The EPL relegation battle creates classic narratives time and again.
This season, a number of narrative threads emerged from the battle.
From these narratives, new heroes are born and old heroes die. West Ham stalwart Rob Green did his best to prevent the tide from drowning his team, but he couldn’t. He is a tragic hero.
Wolves striker Steven Fletcher rose from mediocrity to cult heroism with his recent spate of goals. Wigan’s Charles N’zogbia scored a brace against West Ham that prolonged the team’s season until the last day, making him a revered figure in Latics mythos.
Alongside these heroes stand villains. Mike Dean, referee of the Wigan–West Ham match, called a foul on James Tomkins that cost West Ham the match and the season.
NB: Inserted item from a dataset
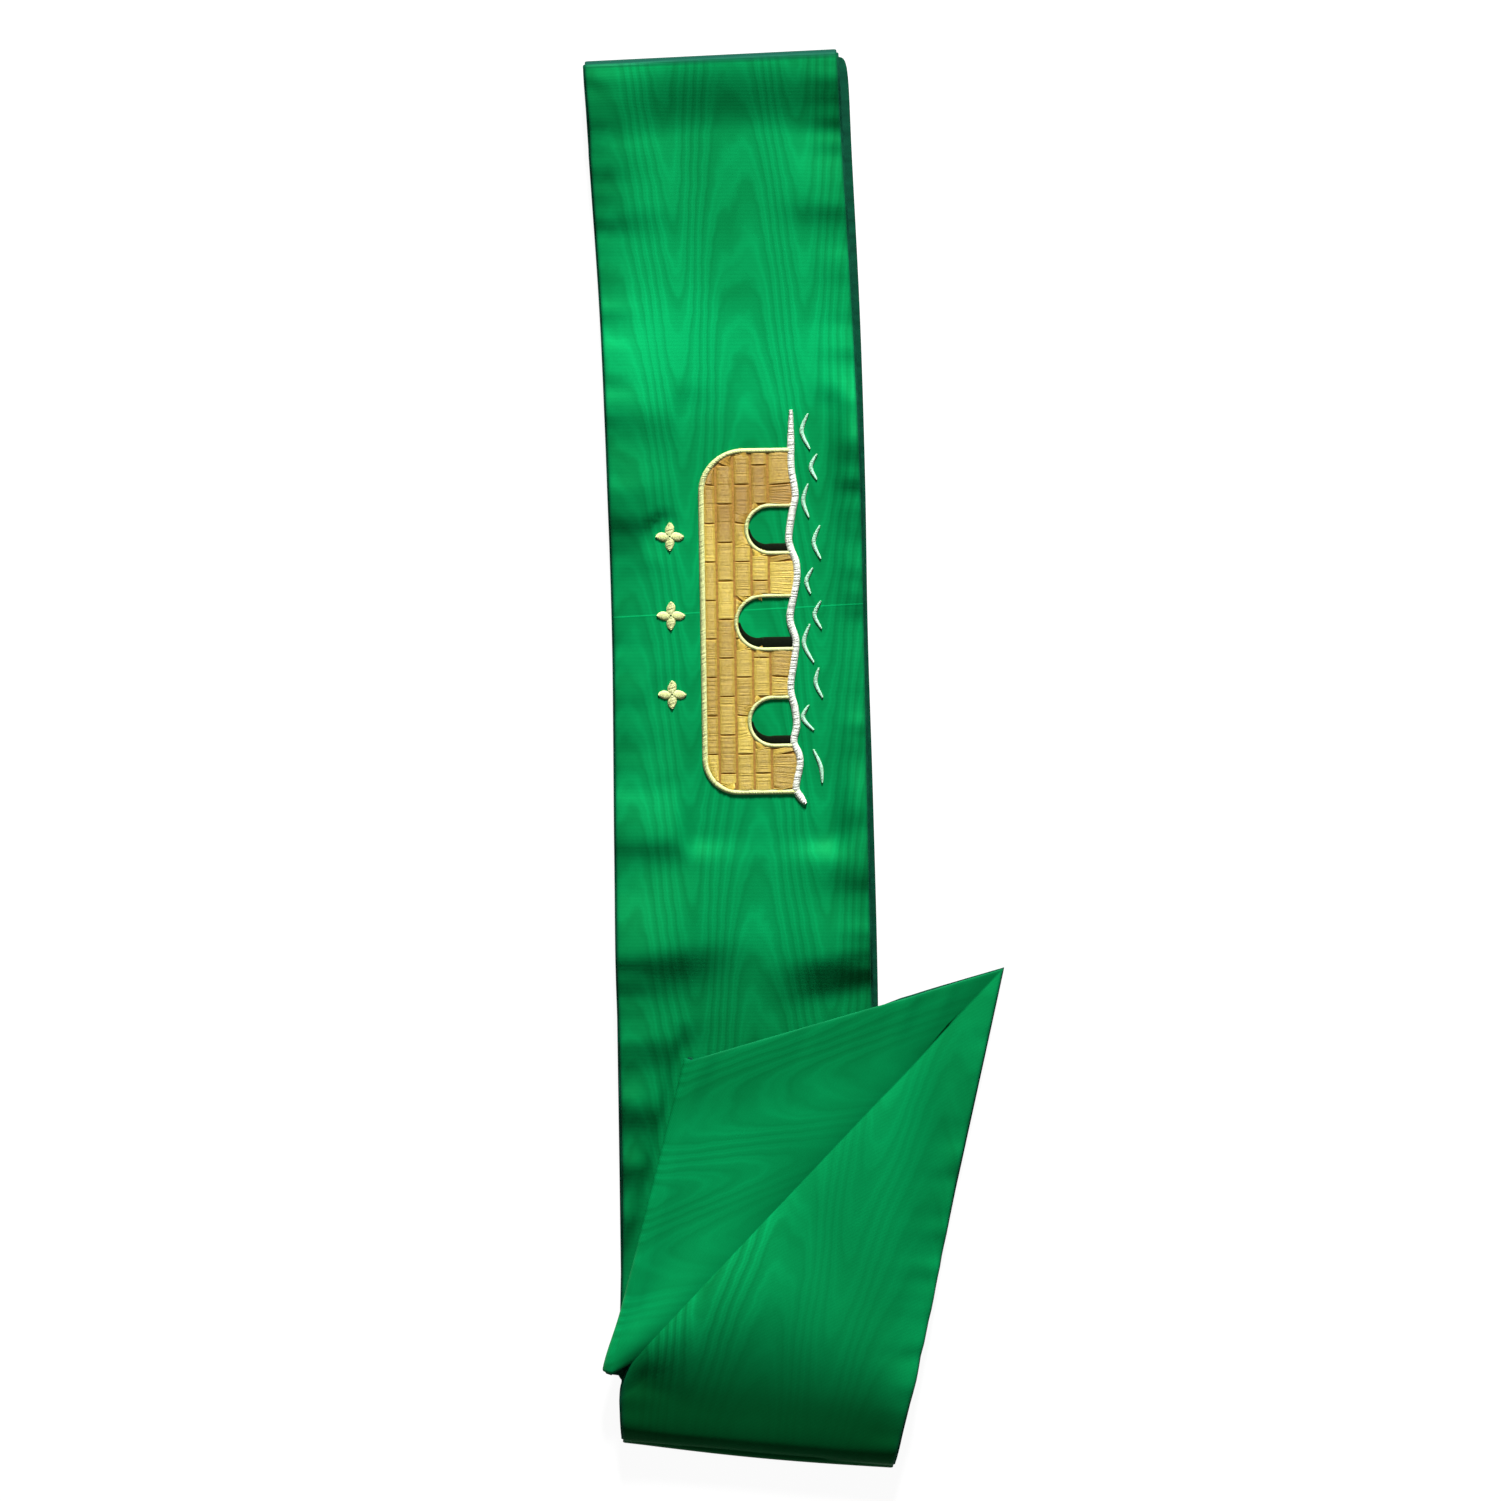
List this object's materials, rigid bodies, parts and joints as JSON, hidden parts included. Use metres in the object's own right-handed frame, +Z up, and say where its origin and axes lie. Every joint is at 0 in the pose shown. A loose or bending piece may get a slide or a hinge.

Replays show that it maybe wasn’t much of a foul after all.
(We'll ignore the fact that Wigan outplayed West Ham and probably would have won without the foul.)
Darren Bent abandoned Sunderland to score crucial goals for Aston Villa while the Black Cats slipped dangerously close to relegation. He is a hero to Villa, a villain in Sunderland.
And the list goes on and on and on…
Where would the world of football be without an endless stream of speculative articles?
More to the point, where would football fans the world over be without comments sections on speculative articles in which to leave meaty treatises of abusive language regarding the content of said articles?
The EPL relegation battle produces speculation galore. Will Birmingham win the Carling Cup and be relegated in the same year? Has this ever happened before?
Will Avram Grant become the first manager to be relegated in two consecutive EPL seasons?
Will everyone’s second favorite team, Blackpool, go back down, despite their impressive start to the season?
Does Fernando Torres drunk dial Kenny Dalglish?
While all of this speculation is nothing more than wind rustling the trees of time, participating in guess work is one of the great pastimes of the EPL.
photo: Avram Grant signs an autograph for Howard Webb, prompting speculation.
The Harrowing Matches
Anyone who watched last Sunday’s showdown between Wigan and West Ham may have mistaken the match for Seven Samurai. The rain lashed. The warriors strode across the great plane. Cries of battle issued forth.
The men in claret and blue took the lead early. They pounced for the kill not long after. The whilstle blew for halftime.
The bedraggled warriors of the Wigan clan emerged from their halftime slumber weary but determined, swords brandished and sharpened.
Wigan brought siege after siege to the Hammers’ doorstep and, through persistence and spirit, won the day.
With the possible exception of Arsenal and Liverpool’s harrowing 100-minute showdown, it was the most dramatic match of the season.
And just the day before Blackpool and Bolton met in a brutal showdown that ended with seven goals being scored.
The Bragging Rights
The EPL relegation battle brings great bragging rights to those who managed to avoid relegation.
If Wigan stays up, Latics fans the world over (is there such a thing?) have the right to proudly say that they lived to fight another day in the EPL.
West Ham fans, on the other hand, sit in their closets with tailor’s scissors, surgically severing the Barclay’s badge from their jerseys so that when they take the streets they won’t be assailed by the taunts of the sardonic peanut gallery.
Of course, everything is relative, and a Wolves fan would do not to brag in the presence of, say, a Liverpool fan, but bragging right are bragging rights.
Last Sunday, an airplane flew low over DW Stadium dragging a banner reading “Avram Grant Millwall Legend.”
You can fault the English for many things but not their sense of humor. The nation that brought the world Monty Python, Ali G, Peter Sellers, Little Britain and Ealing Studios takes its humor as seriously as it takes its football.
The relegation battle creates an escalating arms race of humor in football journalistic circles, creating a miniature drama within the battle. Who can conjure the best pun? The most fatalistic image? The most probing quip?
Just a few days ago, Guardian journalist Kevin McCarra conjured the image of a West Ham supporter throwing himself off the turrets of the castle on the squad’s crest.
Well done, game on.
The relegation battle often comes down to the very last match of the season.
The tension is relentless for fans of teams involved in the battle. This season, Birmingham, Blackpool and Wigan may all finish on 39 points, meaning the fate of each team’s season may well be decided by goal difference.
On the last day of the season.
Sports drama doesn’t get more tense than that.